Twelve years later, we ask “What is Queer about Internet Studies Now?” as an anchoring question for Queer Internet Studies Symposium, organized by the Alice Paul Center and held at Penn’s Institute for Contemporary Art on February 17th, 2017.

The call for queer studies to intervene and interact has only increased since Eng, Halberstam, and Muñoz wrote over a decade ago. In part, this is because queer theory is no longer the domain of humanities scholarship alone. In part, queerness did not succumb to epic tides of homonormativity. In part, an After Marriage organizing movement has been galvanized in response to and alongisde movements like Occupy, Black Lives Matter, NoDAPL, and now NoBanNoWall, the Women’s March, and many more activisms to come.

Yet, Eng, Halberstam, and Muñoz’s call for what queer studies is and could be did lack one critical area for action: the internet. The goals and aims of QIS2 mimic those of the first QIS in 2014 at Columbia (jgieseking.org/qis2014): to connect, share, collaborate, and amplify the work and voices of scholars, artists, and activists on behalf of social justice. Bringing back QIS at Penn, we again wanted to queer the structure of the usual conference, and continueto build an interdisciplinary space that could foster conversations, provocations, and connections among artists, activists and academics.

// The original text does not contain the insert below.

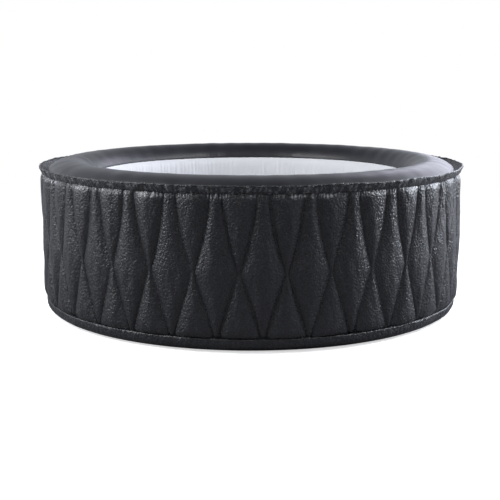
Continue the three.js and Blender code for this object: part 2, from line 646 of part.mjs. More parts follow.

We opened the day by inviting participants to break into groups for small discussions that could discuss key questions for the Symposium: What would a queer internet look like and how could we study it? Participants shared the questions and projects that brought them to QIS and began to talk about potential points of connection. We followed this with a research roundup, with five experts sharing their perspectives on a particular facet of queer media and technology: Mia Fischer (Colorado – Denver) talked about intersections between trans people and surveillance studies; Oliver Haimson (UC Irvine) described his work on trans identity and social media; Carmen Rios (Ms. And Autostraddle) spoke about online communities and feminist politics; Adrienne Shaw (Temple) talked about the LGBT games archive,;and Mitali Thakor (Northwestern) shared her work on digital vigilante-ism against sex trafficking. With both queer theory and internet studies, speaking from across a number of fields and disciplines, the research round up spoke to the breadth of possibilities for thinking about queer internet as both a research and policy agenda.

Artist and academic T.L. Cowan then led a participatory workshop called “Internet of Bodies/Internet of Bawdies.” Part theoretical inquiry, part brainstorming session and rapid prototyping exercise, the workshop offered an embodied means of working through sexuality, performativity and technological change for all attendees. Next, rather than a traditional keynote dialogue, we asked Katherine Sender (Michigan) to act as an interlocutor for Shaka McGlotten (SUNY Purchase). Their dialogue ranged from racism and desire to sped up and slowed down experiences of intimacy, from surveillance and performativity to social media platform politics. As a freeform conversation, Sender and McGlotten both addressed and reworked themes that had surfaced throughout the day around queerness, technology and desire. Our closing session focused on brainstorming a series of future projects and connections, which we hope to see develop in the coming weeks and months.

We close by noting that Eng, Halberstam, and Muñoz also wrote that “The operations of queer critique … can neither be decided on in advance nor be depended on in the future.” We planned QIS without a prediction of what participants would say or do, but we (Lingel and Gieseking) were both blown away by the excitement for making and sharing a space with, for, and about queerness. In the face of an uncertain, terrible, radical moment in history – never before have we bound so clearly to so many, looking back on a lgbtq movement history whose organizations repeatedly failed when failing to account for racial, gender, sexual, religious, ability differences. We seek to make our present and our futures differently, online and offline and across lines.